Irene Montero
Igualdad: ministerio trampa
A la política de pose, tan en alza en los últimos tiempos, se le van descubriendo los trucos y se va agotando en busca de unos réditos que quizá no lleguen nunca
Me van a disculpar el arranque prosaico, pero la política o es útil o no es. O sirve para cambiar, equilibrar y mejorar la vida de los ciudadanos o acaba por convertirse en divertimento para unos y en dolor de cabeza para otros. Y por estas dos vías parece que pretenden algunos hacer derrapar las cuestiones sobre las que legislar, derivándolas a un carrusel compulsivo de obligaciones, deberes y recovecos artificiosos por redundantes. Regular lo regulado y volver a regular.
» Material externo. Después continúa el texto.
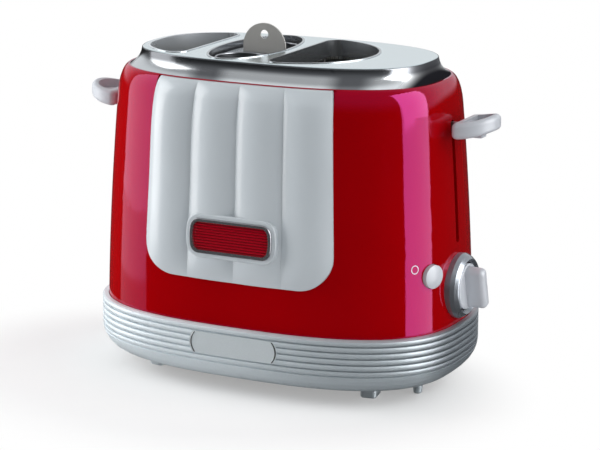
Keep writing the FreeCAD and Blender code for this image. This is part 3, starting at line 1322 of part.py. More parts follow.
# ---------------------------------------------------------------- crumb tray
def crumb_tray(ring):
    """Pan under the chamber with a front cut from the base band's own form and a finger scoop."""
    left, right = TRAY_LEFT_X + 1.5, TRAY_RIGHT_X - 1.5
    low, high = TRAY_Z, TRAY_Z + TRAY_HEIGHT
    pan = box(left, right, TRAY_FRONT_Y, TRAY_BACK_Y, low, high)
    pan = pan.cut(box(left + TRAY_WALL, right - TRAY_WALL, TRAY_FRONT_Y + TRAY_WALL, FAR,
                      low + TRAY_WALL, high + 1))
    front = ring.common(tray_window())
    reach = skirt_half_length(low) - SKIRT_WALL / 2
    neck = box(left, right, TRAY_BACK_Y - 5, FAR, low, low + TRAY_WALL)
    neck = neck.common(oval_prism(reach, reach - PLAN_INSET, 0, FAR))
    middle = (left + right) / 2
    scoop_z = (low + high) / 2 - 1
    a = skirt_half_length(scoop_z)
    outer_y = oval_half_depth_at(middle, a, a - PLAN_INSET)
    scoop = Part.makeCylinder(SCOOP_RADIUS, SCOOP_LENGTH, Vector(
        middle - SCOOP_LENGTH / 2, outer_y + SCOOP_RADIUS - SCOOP_DEPTH, scoop_z), X_AXIS)
    return fused([pan, neck, front]).cut(scoop)


# ---------------------------------------------------------------- all sub-parts
def build():
    outside = body_solid()
    inside = body_solid(BODY_WALL, CHASSIS_Z - 1, BODY_TOP_Z - BODY_WALL)
    ring = skirt_ring()
    right_lever = lever()
    left_board_x, right_inner_x = inner_board_x()
    save("body_shell", body_shell(outside, inside))
    save("front_panel", front_panel())
    save("badge_frame", badge_frame())
    save("badge_plate", badge_plate())
    save("steel_cap", steel_cap())
    save("left_collar", collar(left_slot))
    save("basket_collar", collar(basket_slot))
    save("right_collar", collar(right_slot))
    save("base_skirt", base_skirt(ring))
    save("name_plate", name_plate())
    save("bottom_cover", bottom_cover())
    save("cover_posts", cover_posts())
    save("base_screws", base_screws())
    save("feet", feet())
    save("cord_posts", cord_posts())
    save("cord_gland", cord_gland())
    save("chassis_plate", chassis_plate())
    save("chamber_liner", chamber_liner())
    save("left_outer_heater", left_outer_heater())
    save("left_inner_heater", flat_boards(left_board_x))
    save("right_inner_heater", flat_boards(right_inner_x))
    save("right_outer_heater", flat_boards(right_board_x()))
    save("heating_ribbons", heating_ribbons())
    save("left_guard_hoops", guard_hoops(left_slot))
    save("left_guard_wires", guard_wires(LEFT_SLOT_INNER_X + GUARD_WIRE, -1))
    save("right_guard_hoops", guard_hoops(right_slot))
    save("right_guard_wires", guard_wires(RIGHT_SLOT_INNER_X - GUARD_WIRE, 1))
    save("guide_rods", guide_rods())
    save("rod_brackets", rod_brackets())
    save("lift_springs", lift_springs())
    save("holding_magnet", holding_magnet())
    save("control_board", control_board())
    save("timer_body", timer_body())
    save("stop_switch", stop_switch())
    save("dial_ring", dial_ring(outside))
    save("button_guide", button_guide(inside))
    save("carriage_frame", carriage_frame())
    save("lever_arms", lever_arms())
    save("left_bun_rack", left_bun_rack())
    save("right_bun_rack", right_bun_rack())
    save("basket_seat", basket_seat())
    save("armature", armature())
    save("right_lever", right_lever)
    save("left_lever", right_lever.mirror(Vector(0, 0, 0), X_AXIS))
    save("basket_plate", basket_plate())
    save("basket_tab", basket_tab())
    save("sausage_wells", sausage_wells())
    save("timer_knob", timer_knob())
    save("timer_shaft", timer_shaft())
    save("stop_button", stop_button())
    save("crumb_tray", crumb_tray(ring))


build()
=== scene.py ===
# %% [markdown]
# # A hot dog toaster
# This lesson dresses a finished mechanical model. The shapes come from CAD, so Blender's work is the
# finishes, a few small parts that are only paint or thin metal, the light and the camera.
# First the frame is loaded: every CAD part arrives where it belongs, in metres, with +Z up.

# %% Load the frame
import math

import bpy
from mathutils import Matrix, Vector
from mathutils.bvhtree import BVHTree


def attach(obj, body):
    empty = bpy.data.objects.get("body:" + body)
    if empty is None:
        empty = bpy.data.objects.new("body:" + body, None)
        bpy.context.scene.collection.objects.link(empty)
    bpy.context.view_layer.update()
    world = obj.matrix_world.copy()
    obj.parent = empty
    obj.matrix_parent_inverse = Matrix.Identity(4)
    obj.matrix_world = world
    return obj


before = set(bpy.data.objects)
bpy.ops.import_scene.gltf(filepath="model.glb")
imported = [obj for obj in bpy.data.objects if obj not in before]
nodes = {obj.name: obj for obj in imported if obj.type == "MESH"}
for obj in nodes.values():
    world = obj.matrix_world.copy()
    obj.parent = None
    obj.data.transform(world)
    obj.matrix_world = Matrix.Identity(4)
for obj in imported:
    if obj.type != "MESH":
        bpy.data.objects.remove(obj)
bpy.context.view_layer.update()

# %% [markdown]
# A shader graph is easier to read as sums than as boxes and wires. This class holds one output of a
# node, and each sum on it adds the Math node that does it. The reflected forms let a plain number
# stand on the left, as in 1 - mask.

# %% A socket that can be added and multiplied
class Wire:
    """One output socket in a material, with arithmetic."""

    def __init__(self, tree, socket):
        self.tree, self.socket = tree, socket

    def maths(self, operation, *values):
        node = self.tree.nodes.new("ShaderNodeMath")
        node.operation = operation
        for slot, value in zip(node.inputs, values):
            join(self.tree, slot, value)
        return Wire(self.tree, node.outputs[0])

    def __add__(self, other):
        return self.maths("ADD", self, other)

    def __mul__(self, other):
        return self.maths("MULTIPLY", self, other)

    def __sub__(self, other):
        return self.maths("SUBTRACT", self, other)

    def __rsub__(self, other):
        return self.maths("SUBTRACT", other, self)

    def __gt__(self, other):
        return self.maths("GREATER_THAN", self, other)

    def __lt__(self, other):
        return self.maths("LESS_THAN", self, other)

    def __abs__(self):
        return self.maths("ABSOLUTE", self)

    def fraction(self):
        """What is over above a whole number, for patterns that repeat."""
        return self.maths("FRACT", self)

    __radd__ = __add__
    __rmul__ = __mul__


def join(tree, slot, value):
    """Set a node's input to a number or colour, or link a Wire to it."""
    if isinstance(value, Wire):
        tree.links.new(value.socket, slot)
    else:
        slot.default_value = value


# %% [markdown]
# Every finish starts from the Principled shader. What is the same all over is set on the shader's own
# sockets. What changes from place to place is built from noise and waves in object coordinates, which
# are metres here, so a scale of 1000 gives detail of about a millimetre. The Mix node has a set of
# sockets for each kind of value, and the numbers of those for colours are written down once.

# %% A node graph, and the finish that grows from it
COLOUR_A, COLOUR_B, COLOUR_OUT = 6, 7, 2


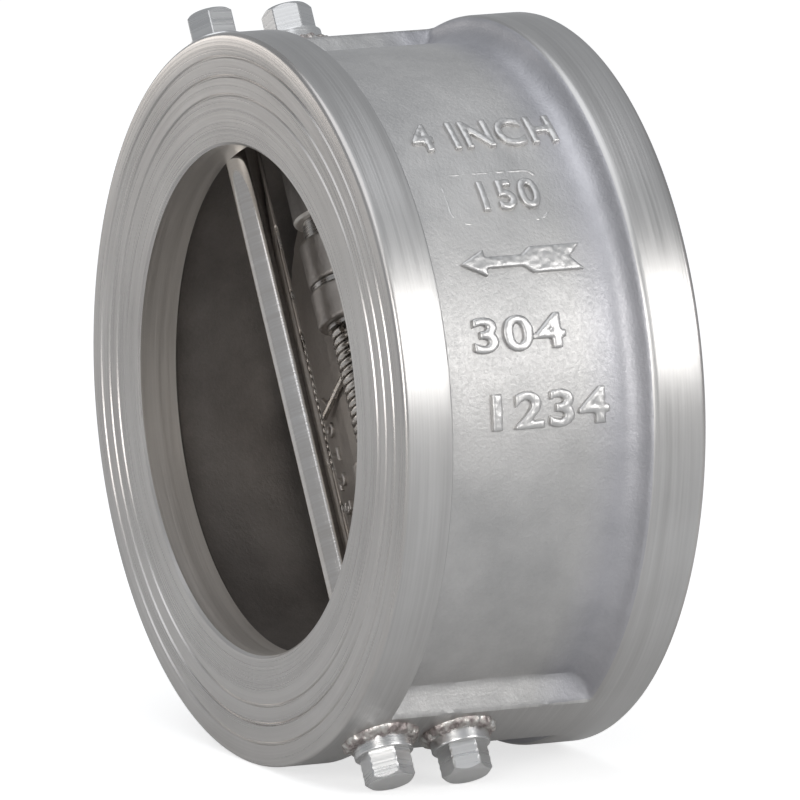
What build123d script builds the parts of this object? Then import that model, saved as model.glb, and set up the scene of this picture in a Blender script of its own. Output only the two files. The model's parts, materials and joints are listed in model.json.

Ya sucedió con el proyecto de la ley del «solo sí es sí» (aún pendiente de aprobación) que ignora siglos de estudio y perfeccionamiento del consentimiento como eje vertebrador del derecho penal y vuelve a ocurrir ahora con las bajas laborales por reglas incapacitantes. Obviando que los permisos médicos ya se conceden ante dolores que impiden a los trabajadores, y a las trabajadoras, el ejercicio de sus actividades profesionales, se atribuye avances y méritos logrados y consolidados.
Ambas iniciativas normativas, que pueden contribuir a aflorar ciertos debates tabúes, se topan, sin embargo, con una realidad preexistente que se empeña en recordarles su inutilidad. Determina la RAE que «igualdad» es «un principio que reconoce la equiparación de todos los ciudadanos en derechos y obligaciones» y quizá sea en la literalidad de esa tercera acepción del diccionario donde radica el pecado original del ministerio de Irene Montero y sus propuestas: la trampa de una cartera forzada, ornamental, empotrada en el Gobierno y con más forma que fondo. Reducir el valor de la paridad a una administración, en lugar de impulsarlo como un espíritu inspirador, mucho más amplio, desencadena choques permanentes con otros ámbitos del Consejo de Ministros que sí gestionan contenidos, véase Justicia, Seguridad Social o Hacienda.
La igualdad no debería encuadrarse en un área, sino extenderse a un estilo que impregne todo el espacio común. Ponerle una mayúscula y una sede oficial genera un efecto más o menos estético, pero carente de beneficios ciertos y tangibles; es más, entorpece y frena su verdadera inclusión en las leyes que finalmente son aprobadas. A la política de pose, tan en alza en los últimos tiempos, se le van descubriendo los trucos y se va agotando en busca de unos réditos que quizá no lleguen nunca. La madre del sufragio femenino (el universal, en fin) ya advirtió en 1934 «que en la mecánica electoral deciden siempre la opinión y los procedimientos. No los hombres ni las mujeres. No los sexos, que son cosa de biología y no de política». Y de defensa de igualdad, aunque vaya en minúscula, Campoamor iba bien sobrada.